Sweet rice cakes (Nián Gāo)
The mandarin word for cake, 糕 (gāo), sounds like the word for high, 高 (gāo), and the word 年 (nián) means year. When combined, 年糕 (nián gāo) signifies soaring to greater heights in the new year, yearly improvement, moving to higher position or higher business grounds and success.
Sweet rice cakes are made from glutinous flour and brown sugar, often dipped into a batter and deep fried. As the name suggest, just ¼ portion of it (approximately 106g) contains a whooping 244kcal and 56g of sugar! This is definitely one delicacy that screams portion control.

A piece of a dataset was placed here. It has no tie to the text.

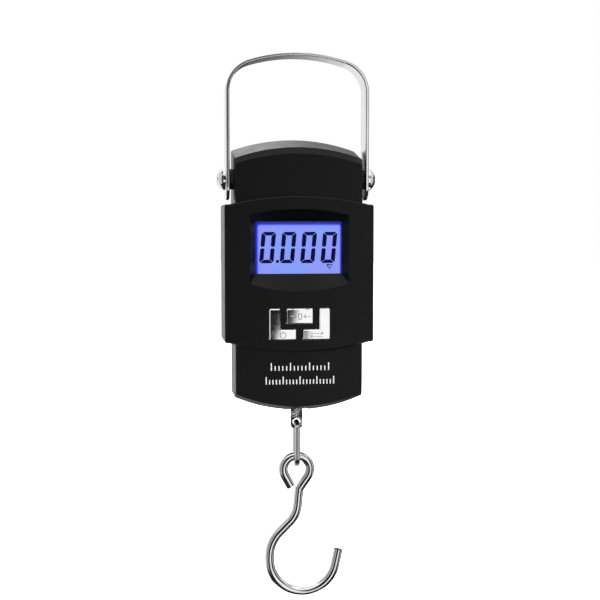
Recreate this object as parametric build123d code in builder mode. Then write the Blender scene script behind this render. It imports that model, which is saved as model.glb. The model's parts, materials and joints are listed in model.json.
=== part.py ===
from build123d import *
from math import atan2, cos, degrees, radians, sin, sqrt
import os

os.makedirs("parts", exist_ok=True)

# Digital fish scale that hangs from its bail. Millimetres throughout.
# The origin is at the grip, under the middle of the bail's top. X is to the right,
# Y is to the back and Z is up, so the display faces -Y.
# Depths called "front" or "back" are measured from the plane through the pivots.

# ---- driving dimensions ----

# Bail handle: a flat strap bent into an arch
strap_thickness = 1.5
strap_width = 12.4
strap_edge_radius = 0.45
strap_half_span = 30.8
crown_radius = 71.0
shoulder_radius = 14.0
strap_end_radius = 5.8
grip_to_pivot = 52.3
strap_below_pivot = 9.0

# Pivot screws and washers
pivot_radius = 2.0
pivot_play = 0.08
pivot_head_radius = 4.7
pivot_head_gap = 0.15
pivot_head_reach = 34.6
pivot_screw_tip = 16.0
washer_radius = 4.4
washer_gap = 0.2
cross_slot = 1.0
cross_length = 4.8
cross_depth = 1.6

# Case outline, heights from the pivots
case_half_width = 27.6
plate_draft = 0.3
plate_top = 13.5
plate_top_corner = 8.6
plate_bottom = -99.3
plate_bottom_corner = -93.4
face_top = 10.7
face_top_corner = 6.2
face_bottom = -97.6
face_bottom_corner = -91.8
rear_top = 17.6
rear_top_corner = 12.7
corner_radius = 1.2
foot_corner_radius = 2.4
band_half_width = 32.0
band_top = -10.9
band_bottom = -69.8
band_corner_radius = 1.0
panel_peak = -7.3
panel_dip = -73.95
panel_shoulder = 2.0
panel_bevel = 0.5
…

A healthier twist to this dessert snack is by steaming or baking it. If you are feeling adventurous, try explore using healthy ground rice flour or wheat flour and substitute your sugar by using fruit purees instead.
Staying healthy during the festive season can seem challenging. So here are additional tips to enjoying a healthier Lunar New Year whether you are preparing or attending a friend or colleague’s house visitation.
- Purchase food or snacks with the healthier choice symbol.
- Go for plain water, traditional tea or drinks with less sugar instead of sweetened and fizzy beverages.
- Do not go to a house visit on a hungry and empty stomach. This helps to prevent binge eating.
- Exercise portion control and eat according to recommended serving sizes.
- Serve or take more fruits. Keep yourself busy peeling mandarin oranges can help prevent you from reaching out for the snack platter.
- Choose or include more fibre in your food to prevent constipation.
- Eat and drink slower. This gives your body time to register it is full and prevent over-eating. Not to mention this also helps to deter your enthusiastic aunt from topping up your plate again and again.
- Exercise while you visit. Staying active and walking short distances while going from one destination to another helps to burn some of the indulgence you have taken.
A healthy outside begins from the inside. As we revel in the reunions and gatherings, let’s also enjoy the festive season without over-compromising on our health through proper diet and nutritional control.